▶ [YOUR GOAL]: Make an exact copy of all the records.

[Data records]
□ □ □ □

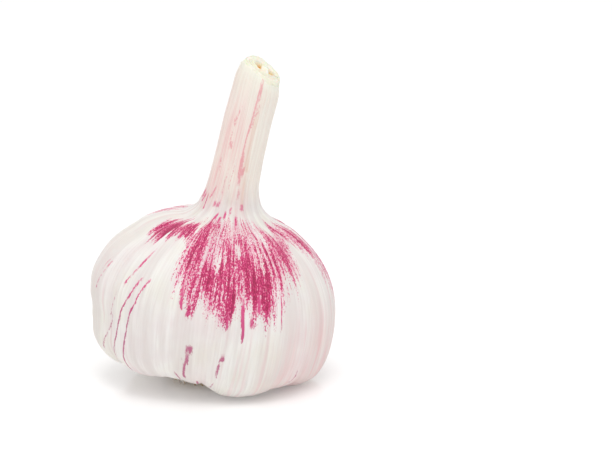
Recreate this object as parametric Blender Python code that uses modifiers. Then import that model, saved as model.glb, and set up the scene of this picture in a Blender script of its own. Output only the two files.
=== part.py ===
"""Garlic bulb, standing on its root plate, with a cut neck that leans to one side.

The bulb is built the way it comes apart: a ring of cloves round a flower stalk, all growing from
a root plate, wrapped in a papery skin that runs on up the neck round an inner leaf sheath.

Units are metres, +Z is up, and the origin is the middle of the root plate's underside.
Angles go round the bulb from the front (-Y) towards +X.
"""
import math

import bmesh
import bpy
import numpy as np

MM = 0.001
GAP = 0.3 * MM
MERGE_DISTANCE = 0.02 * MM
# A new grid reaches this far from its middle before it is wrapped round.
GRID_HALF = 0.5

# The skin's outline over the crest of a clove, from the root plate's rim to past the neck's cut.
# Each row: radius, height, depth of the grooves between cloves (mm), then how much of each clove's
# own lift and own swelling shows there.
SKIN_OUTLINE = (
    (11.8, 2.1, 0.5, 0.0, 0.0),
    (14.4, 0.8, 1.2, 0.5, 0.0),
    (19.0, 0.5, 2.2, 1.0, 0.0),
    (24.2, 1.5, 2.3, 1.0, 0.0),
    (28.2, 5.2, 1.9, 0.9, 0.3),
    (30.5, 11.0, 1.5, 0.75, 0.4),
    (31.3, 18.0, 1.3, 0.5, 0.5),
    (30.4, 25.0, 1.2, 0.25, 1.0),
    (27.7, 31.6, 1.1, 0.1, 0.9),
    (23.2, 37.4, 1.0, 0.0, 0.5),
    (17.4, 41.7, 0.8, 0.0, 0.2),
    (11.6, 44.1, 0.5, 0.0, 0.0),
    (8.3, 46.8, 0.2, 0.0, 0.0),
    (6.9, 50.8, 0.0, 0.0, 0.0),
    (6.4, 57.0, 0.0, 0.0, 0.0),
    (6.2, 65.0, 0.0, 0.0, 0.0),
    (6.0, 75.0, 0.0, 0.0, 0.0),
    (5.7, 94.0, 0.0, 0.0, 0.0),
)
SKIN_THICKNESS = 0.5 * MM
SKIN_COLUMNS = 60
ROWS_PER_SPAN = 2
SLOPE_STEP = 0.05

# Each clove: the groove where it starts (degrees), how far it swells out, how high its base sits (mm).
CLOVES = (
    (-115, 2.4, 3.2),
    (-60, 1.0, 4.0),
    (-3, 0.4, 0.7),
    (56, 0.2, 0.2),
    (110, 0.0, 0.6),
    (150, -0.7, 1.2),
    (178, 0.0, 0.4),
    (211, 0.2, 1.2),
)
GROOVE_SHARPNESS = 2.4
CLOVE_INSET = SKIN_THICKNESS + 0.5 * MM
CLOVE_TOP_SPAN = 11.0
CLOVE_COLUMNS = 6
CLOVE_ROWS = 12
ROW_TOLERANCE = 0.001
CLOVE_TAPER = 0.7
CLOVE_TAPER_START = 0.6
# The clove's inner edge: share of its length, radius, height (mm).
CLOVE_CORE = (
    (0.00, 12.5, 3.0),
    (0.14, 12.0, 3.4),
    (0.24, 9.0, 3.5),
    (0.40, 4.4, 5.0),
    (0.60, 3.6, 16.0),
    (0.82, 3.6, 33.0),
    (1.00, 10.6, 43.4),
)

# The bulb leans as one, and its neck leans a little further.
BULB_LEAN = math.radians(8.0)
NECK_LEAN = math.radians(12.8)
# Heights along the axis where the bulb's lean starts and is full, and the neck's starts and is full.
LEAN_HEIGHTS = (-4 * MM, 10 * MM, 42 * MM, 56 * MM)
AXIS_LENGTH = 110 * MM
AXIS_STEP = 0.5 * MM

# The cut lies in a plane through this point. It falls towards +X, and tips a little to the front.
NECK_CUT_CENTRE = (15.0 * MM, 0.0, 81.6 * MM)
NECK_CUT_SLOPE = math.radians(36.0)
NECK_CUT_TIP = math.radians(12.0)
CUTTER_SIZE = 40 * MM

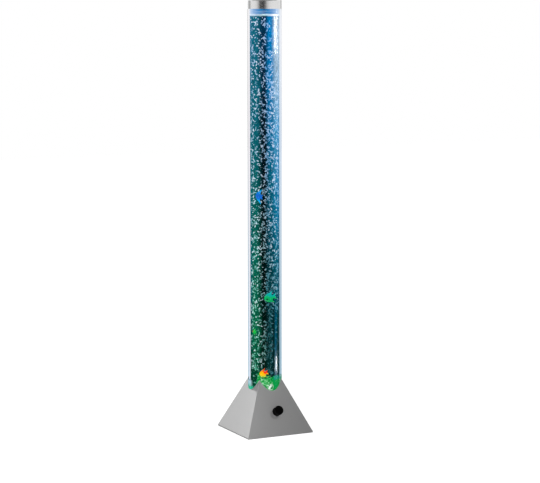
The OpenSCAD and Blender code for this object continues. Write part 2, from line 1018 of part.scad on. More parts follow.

□ □ □ □

▶ [ANSWER BELOW]:
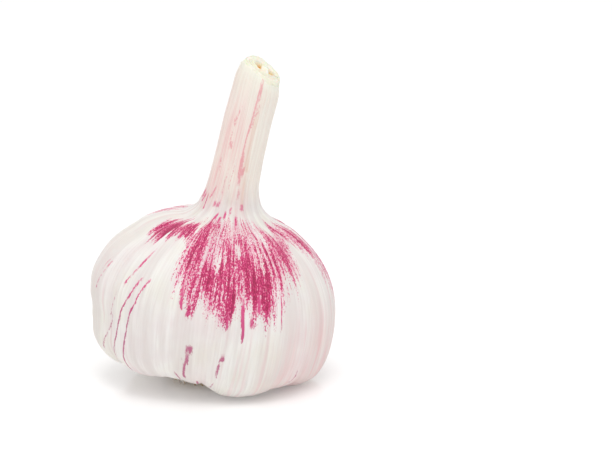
Recreate this object as parametric Blender Python code that uses modifiers. Then import that model, saved as model.glb, and set up the scene of this picture in a Blender script of its own. Output only the two files.
=== part.py ===
"""Garlic bulb, standing on its root plate, with a cut neck that leans to one side.

The bulb is built the way it comes apart: a ring of cloves round a flower stalk, all growing from
a root plate, wrapped in a papery skin that runs on up the neck round an inner leaf sheath.

Units are metres, +Z is up, and the origin is the middle of the root plate's underside.
Angles go round the bulb from the front (-Y) towards +X.
"""
import math

import bmesh
import bpy
import numpy as np

MM = 0.001
GAP = 0.3 * MM
MERGE_DISTANCE = 0.02 * MM
# A new grid reaches this far from its middle before it is wrapped round.
GRID_HALF = 0.5

# The skin's outline over the crest of a clove, from the root plate's rim to past the neck's cut.
# Each row: radius, height, depth of the grooves between cloves (mm), then how much of each clove's
# own lift and own swelling shows there.
SKIN_OUTLINE = (
    (11.8, 2.1, 0.5, 0.0, 0.0),
    (14.4, 0.8, 1.2, 0.5, 0.0),
    (19.0, 0.5, 2.2, 1.0, 0.0),
    (24.2, 1.5, 2.3, 1.0, 0.0),
    (28.2, 5.2, 1.9, 0.9, 0.3),
    (30.5, 11.0, 1.5, 0.75, 0.4),
    (31.3, 18.0, 1.3, 0.5, 0.5),
    (30.4, 25.0, 1.2, 0.25, 1.0),
    (27.7, 31.6, 1.1, 0.1, 0.9),
    (23.2, 37.4, 1.0, 0.0, 0.5),
    (17.4, 41.7, 0.8, 0.0, 0.2),
    (11.6, 44.1, 0.5, 0.0, 0.0),
    (8.3, 46.8, 0.2, 0.0, 0.0),
    (6.9, 50.8, 0.0, 0.0, 0.0),
    (6.4, 57.0, 0.0, 0.0, 0.0),
    (6.2, 65.0, 0.0, 0.0, 0.0),
    (6.0, 75.0, 0.0, 0.0, 0.0),
    (5.7, 94.0, 0.0, 0.0, 0.0),
)
SKIN_THICKNESS = 0.5 * MM
SKIN_COLUMNS = 60
ROWS_PER_SPAN = 2
SLOPE_STEP = 0.05

# Each clove: the groove where it starts (degrees), how far it swells out, how high its base sits (mm).
CLOVES = (
    (-115, 2.4, 3.2),
    (-60, 1.0, 4.0),
    (-3, 0.4, 0.7),
    (56, 0.2, 0.2),
    (110, 0.0, 0.6),
    (150, -0.7, 1.2),
    (178, 0.0, 0.4),
    (211, 0.2, 1.2),
)
GROOVE_SHARPNESS = 2.4
CLOVE_INSET = SKIN_THICKNESS + 0.5 * MM
CLOVE_TOP_SPAN = 11.0
CLOVE_COLUMNS = 6
CLOVE_ROWS = 12
ROW_TOLERANCE = 0.001
CLOVE_TAPER = 0.7
CLOVE_TAPER_START = 0.6
# The clove's inner edge: share of its length, radius, height (mm).
CLOVE_CORE = (
    (0.00, 12.5, 3.0),
    (0.14, 12.0, 3.4),
    (0.24, 9.0, 3.5),
    (0.40, 4.4, 5.0),
    (0.60, 3.6, 16.0),
    (0.82, 3.6, 33.0),
    (1.00, 10.6, 43.4),
)

# The bulb leans as one, and its neck leans a little further.
BULB_LEAN = math.radians(8.0)
NECK_LEAN = math.radians(12.8)
# Heights along the axis where the bulb's lean starts and is full, and the neck's starts and is full.
LEAN_HEIGHTS = (-4 * MM, 10 * MM, 42 * MM, 56 * MM)
AXIS_LENGTH = 110 * MM
AXIS_STEP = 0.5 * MM

# The cut lies in a plane through this point. It falls towards +X, and tips a little to the front.
NECK_CUT_CENTRE = (15.0 * MM, 0.0, 81.6 * MM)
NECK_CUT_SLOPE = math.radians(36.0)
NECK_CUT_TIP = math.radians(12.0)
CUTTER_SIZE = 40 * MM

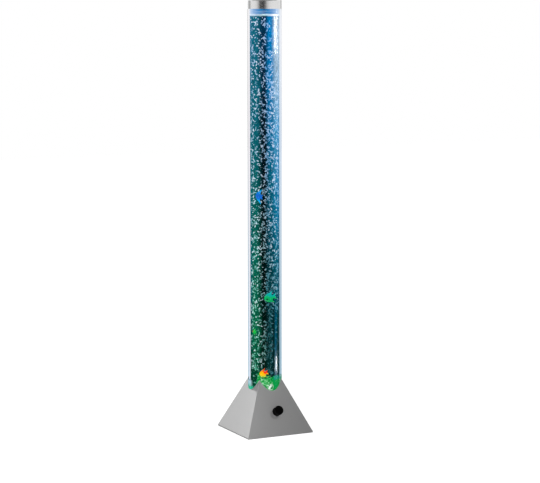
The OpenSCAD and Blender code for this object continues. Write part 2, from line 1018 of part.scad on. More parts follow.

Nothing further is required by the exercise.